● What to do:
Search the data for the word "that". Reproduce every line where it is found.
-- START --
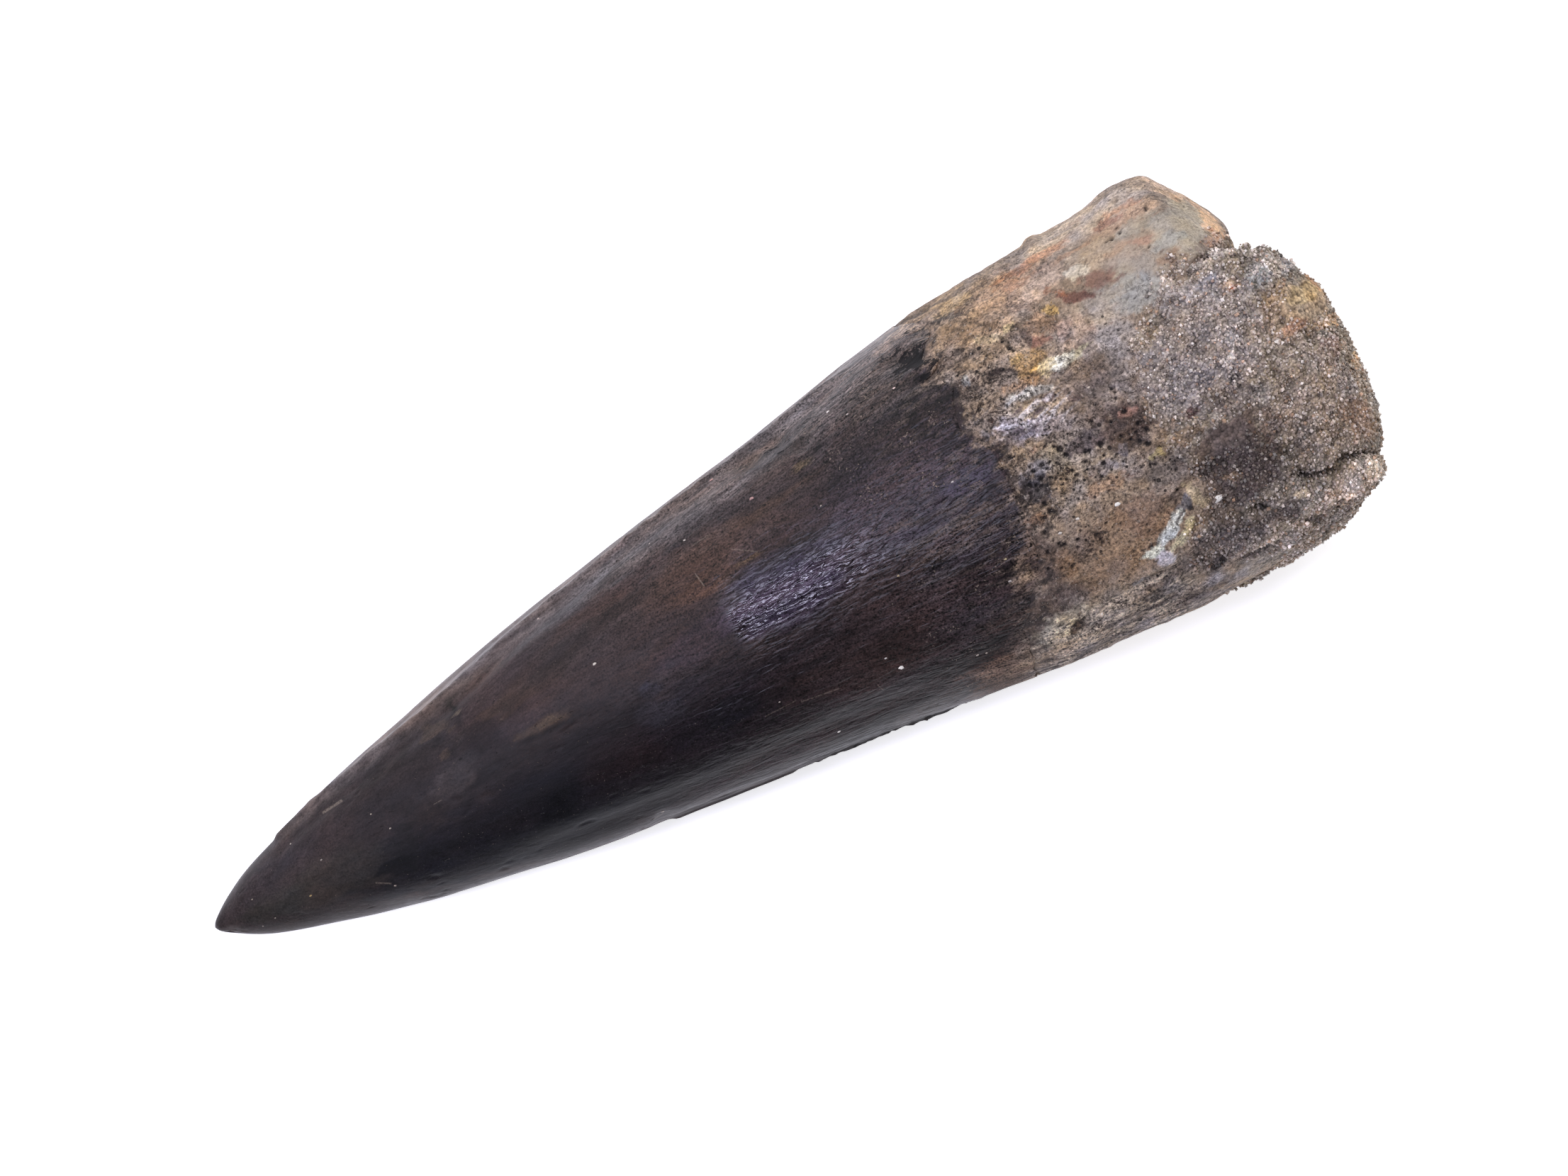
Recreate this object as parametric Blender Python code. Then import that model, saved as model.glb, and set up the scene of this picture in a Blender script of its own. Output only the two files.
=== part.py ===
"""Fossil conical tooth of a large fish-eating dinosaur, lying on its side.

The tooth is one closed solid: an enamelled crown, a root with a broken end, and the
sandstone that fills the root's hollow and clings to one flank of it.
The tip points to -X and the root to +X. The origin is the centre of the footprint, on
the surface that the tooth lies on. All dimensions below are millimetres, and the mesh
is made in metres.

Two coordinates are used for places on the tooth. "along" is the distance from the tip,
and "across" is the distance from the long axis as seen from above, positive to -Y.
"""

import math

import bmesh
import bpy
import numpy as np
from mathutils import Vector, noise

MM = 0.001

# Driving dimensions

TOOTH_LENGTH = 99.9

# Half width seen from above, as (along, half width).
WIDTH_STATIONS = [
    (0.0, 0.0),
    (0.2, 0.33),
    (0.4, 0.53),
    (1.0, 0.98),
    (2.2, 1.74),
    (4.0, 2.65),
    (8.0, 4.00),
    (14.0, 5.74),
    (22.0, 7.52),
    (30.0, 9.11),
    (42.0, 10.88),
    (54.0, 12.46),
    (66.0, 14.37),
    (74.0, 15.30),
    (82.0, 15.58),
    (90.0, 15.65),
    (110.0, 15.65),
]

# Middle of the outline seen from above, as (along, across).
SWAY_STATIONS = [
    (0.0, 0.28),
    (14.0, 0.34),
    (28.0, 0.22),
    (42.0, -0.06),
    (54.0, -0.20),
    (70.0, -0.28),
    (82.0, -0.12),
    (90.0, -0.30),
    (94.0, -0.05),
    (98.0, 0.40),
]

# Height of the underside before the contact spots are worn flat, as (along, height).
UNDERSIDE_STATIONS = [
    (0.0, 1.15),
    (2.0, 0.30),
    (5.0, -0.07),
    (12.0, 0.12),
    (25.0, 0.48),
    (45.0, 0.62),
    (62.0, 0.25),
    (74.0, -0.25),
    (82.0, -0.36),
    (90.0, -0.30),
    (110.0, -0.30),
]

# Thickness above and below the axis, as a share of the half width.
UPPER_SHARE_STATIONS = [(0.0, 0.80), (30.0, 0.80), (70.0, 0.84), (110.0, 0.82)]
LOWER_SHARE_STATIONS = [(0.0, 0.74), (40.0, 0.75), (75.0, 0.76), (110.0, 0.76)]

# Exponent of the cross section: 2 is an ellipse, more is squarer.
SQUARENESS_STATIONS = [(0.0, 2.0), (60.0, 2.0), (82.0, 2.25), (110.0, 2.25)]

# The domed filling of the root end: where it starts, and its two exponents.
DOME_START = 84.0
DOME_LENGTH = 15.75
DOME_FLATNESS = 3.4
DOME_FULLNESS = 2.6

# The broken wall of the root on the +Y side: its end slopes back towards the rim.
WALL_END = 95.6
WALL_CURVE = 0.22
WALL_POWER = 1.5
WALL_INNER_RADIUS = 9.0
WALL_RETREAT = 4.0
WALL_RETREAT_RUN = 3.0

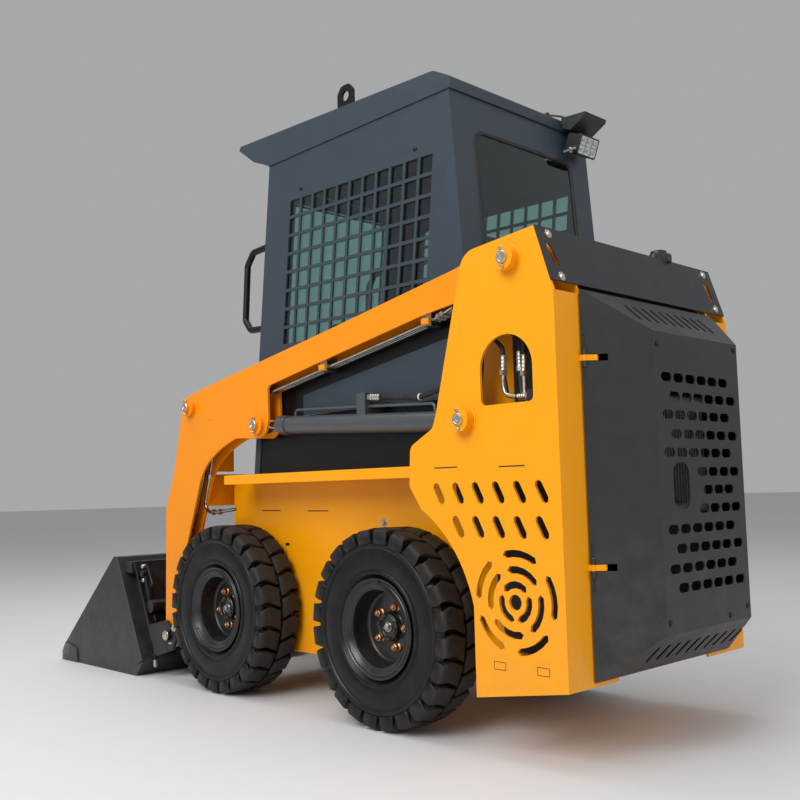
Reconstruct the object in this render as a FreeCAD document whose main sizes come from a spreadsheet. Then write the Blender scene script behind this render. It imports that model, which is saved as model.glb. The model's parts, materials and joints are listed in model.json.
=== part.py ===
import FreeCAD, Part
import math
import os

V = FreeCAD.Vector
doc = FreeCAD.newDocument("SkidSteerLoader")

# Row frame: +X forward to the bucket, +Y to the left side, +Z up, origin on the
# floor under the middle of the machine. All lengths are in millimetres.
SIZES = [
    # alias, value, what it is
    ("sheet_gap", 0.3, "clearance between a pin and its bore"),
    ("axle_height", 294, "wheel centre above the floor"),
    ("rear_axle_x", -586, "rear wheel centre"),
    ("front_axle_x", 254.5, "front wheel centre"),
    ("wheel_face_y", 443, "outer face of the tyres"),
    ("tyre_width", 163, "tyre width"),
    ("tyre_radius", 294, "tyre radius over the lugs"),
    ("lug_count", 24, "lugs in one row round the tyre"),
    ("lug_base_radius", 245, "raised ring on the sidewall, where the lugs begin"),
    ("crown_radius", 268, "tyre between the lugs"),
    ("rim_radius", 132, "bead seat of the rims"),
    ("flange_radius", 146, "edge of the rims"),
    ("rim_half_width", 72, "half width of the rims"),
    ("chassis_half_width", 262, "outer face of the chassis side plates"),
    ("chassis_front_x", 385, "front plate of the chassis"),
    ("chassis_rear_x", -1272, "rear end of the chassis"),
    ("chassis_bottom", 150, "underside of the chassis"),
    ("tail_front_x", -1095, "where the underside begins to rise to the rear"),
    ("tail_bottom", 212, "underside of the chassis at its rear end"),
    ("chassis_top", 766, "deck of the chassis"),
    ("chassis_wall", 8, "chassis plate thickness"),
    ("tower_face_y", 444, "outer face of the tower plates"),
    ("tower_inner_y", 338, "outboard face of the inner tower plates"),
    ("tower_plate", 8, "tower plate thickness"),
    ("pivot_x", -1143, "boom pivot"),
    ("pivot_z", 1293, "boom pivot"),
    ("pin_radius", 17, "radius of the main pins"),
    ("boss_radius", 33, "radius of the bosses round the pins"),
    ("boss_proud", 30, "how far a boss stands out of its plate"),
    ("lift_base_x", -972, "lift cylinder base pin"),
    ("lift_base_z", 882, "lift cylinder base pin"),
    ("lift_eye_x", 14, "lift cylinder rod pin in the boom"),
    ("lift_eye_z", 933, "lift cylinder rod pin in the boom"),
    ("boom_face_y", 410, "outer face of the boom"),
    ("boom_width", 60, "boom box width"),
    ("boom_plate", 8, "boom plate thickness"),
    ("boom_foot_radius", 45, "round end of the boom at the bucket pivot"),
    ("boom_lobe_radius", 70, "round end of the boom at its pivot"),
    ("boom_leg_radius", 314, "wheel arch cut in the boom leg, about the front axle"),
    ("cheek_y", 258, "outer face of the inner cheek at the boom elbow"),
    ("lift_cylinder_y", 380, "lift cylinders' middle plane"),
    ("tilt_cylinder_y", 300, "tilt cylinders' middle plane"),
    ("elbow_x", 448, "tilt cylinder base pin at the boom elbow"),
    ("elbow_z", 1028, "tilt cylinder base pin at the boom elbow"),
    ("tilt_x", 590, "bucket pivot at the foot of the boom"),
    ("tilt_z", 170, "bucket pivot at the foot of the boom"),
    ("tilt_lever", 160, "lever from the bucket pivot to the tilt rod pin"),
    ("tilt_lever_angle", 55, "angle of that lever above the floor"),
    ("barrel_radius", 30, "lift cylinder barrel"),
    ("lift_rod_radius", 12.5, "lift cylinder rod"),
    ("tilt_barrel_radius", 25, "tilt cylinder barrel"),
    ("tilt_rod_radius", 12, "tilt cylinder rod"),
    ("cab_half_width", 340, "outer face of the cab side"),
    ("cab_plate", 6, "cab plate thickness"),
    ("bucket_half_width", 445, "outer face of the bucket sides"),
    ("bucket_plate", 8, "bucket plate thickness"),
    ("hood_rear_x", -1421.5, "rear face of the hood"),
    ("hood_plate", 4, "hood plate thickness"),
    ("hood_clearance", 4, "hood behind the towers"),
    ("hood_hinge_x", -1290, "axis of the hood hinges"),
    ("hood_hinge_y", 336, "axis of the hood hinges"),
    ("hood_knuckle_radius", 6, "knuckles of the hood hinges"),
    ("hood_pin_radius", 3, "pins of the hood hinges"),
    ("hinge_tab_height", 15, "hinge tabs on the left tower"),
    ("hood_knuckle_height", 14, "knuckles on the hood"),
    ("hinge_notch_rear_x", -1334, "notches for the tabs in the hood"),
    ("axle_tube_radius", 48, "axle tubes"),
    ("axle_end_y", 296, "outer end of the axle tubes"),
    ("engine_rear_x", -1085, "engine"),
    ("engine_front_x", -640, "engine"),
    ("engine_half_width", 200, "engine"),
    ("engine_top", 750, "engine"),
    ("radiator_rear_x", -1335, "radiator"),
    ("radiator_front_x", -1205, "radiator"),
    ("radiator_half_width", 210, "radiator"),
    ("radiator_top", 905, "radiator"),
    ("tank_radius", 26, "round tank on the radiator"),
    ("rear_opening_half_width", 215, "rear opening of the chassis"),
    ("rear_opening_bottom", 262, "rear opening of the chassis"),
    ("footwell_rear_x", -180, "footwell opening"),
    ("footwell_front_x", 360, "footwell opening"),
    ("footwell_half_width", 235, "footwell opening"),
    ("fender_edge_y", 400, "outer edge of the fenders"),
    ("fender_plate", 6, "fender plate thickness"),
    ("fender_lip", 33, "height of the lip on the fender"),
    ("fender_rear_x", -790, "rear end of the fenders"),
    ("fender_front_x", 248, "front end of the fenders"),
    ("tower_rear_x", -1280, "rear face of the towers"),
    ("tower_bottom", 151, "lowest point of the towers"),
    ("tower_arch_radius", 406, "wheel arch cut in the towers, about the rear axle"),
    ("tower_inner_plate", 8, "inner tower plate thickness"),
    ("tower_inner_front_x", -937, "front edge of the inner tower plates"),
    ("flange_inner_y", 230, "inner edge of the rear flange of the towers"),
    ("window_x", -1117, "middle of the arched window in the towers"),
    ("window_half_width", 88, "half width of the arched window"),
    ("slot_pitch", 71, "pitch of the slanted slots"),
    ("cover_half_width", 329.7, "engine cover"),
    ("cover_z", 1190, "engine cover"),
    ("cover_front_x", -902, "engine cover"),
    ("cover_plate", 6, "engine cover"),
    ("cab_side_bottom", 958.3, "lower edge of the cab side plates"),
    ("grid_cell", 53, "hole of the window grid"),
    ("base_half_width", 330, "lower part of the cab"),
    ("frame_depth", 30, "depth of the front frame of the cab"),
    ("door_opening", 275, "half width of the door opening"),
    ("door_half_width", 268, "half width of the door"),
    ("door_rail", 40, "width of the door frame"),
    ("hinge_y", 271.5, "axis of the door hinges"),
    ("hinge_reach", 9, "axis of the door hinges ahead of the frame"),
    ("hinge_radius", 8, "knuckles of the door hinges"),
    ("door_low", 806, "lower edge of the door"),
    ("door_high", 1794, "upper edge of the door"),
    ("roof_half_width", 345, "roof cap"),
    ("lifting_eye_y", 322, "outer face of the lifting eyes"),
    ("lifting_eye_x", -367, "middle of the lifting eyes"),
    ("eye_hole_radius", 17, "hole in a lifting eye"),
    ("slot_width", 23, "width of the slanted slots"),
    ("fan_x", -1123, "middle of the round vent"),
    ("fan_z", 405, "middle of the round vent"),
    ("fan_hole_radius", 20, "centre hole of the round vent"),
    ("fan_slot_width", 19, "width of the arcs of the round vent"),
]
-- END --
● Expected output:
Recreate this object as parametric Blender Python code. Then import that model, saved as model.glb, and set up the scene of this picture in a Blender script of its own. Output only the two files.
sandstone that fills the root's hollow and clings to one flank of it.
the surface that the tooth lies on. All dimensions below are millimetres, and the mesh
Reconstruct the object in this render as a FreeCAD document whose main sizes come from a spreadsheet. Then write the Blender scene script behind this render. It imports that model, which is saved as model.glb. The model's parts, materials and joints are listed in model.json.
    ("tilt_lever_angle", 55, "angle of that lever above the floor"),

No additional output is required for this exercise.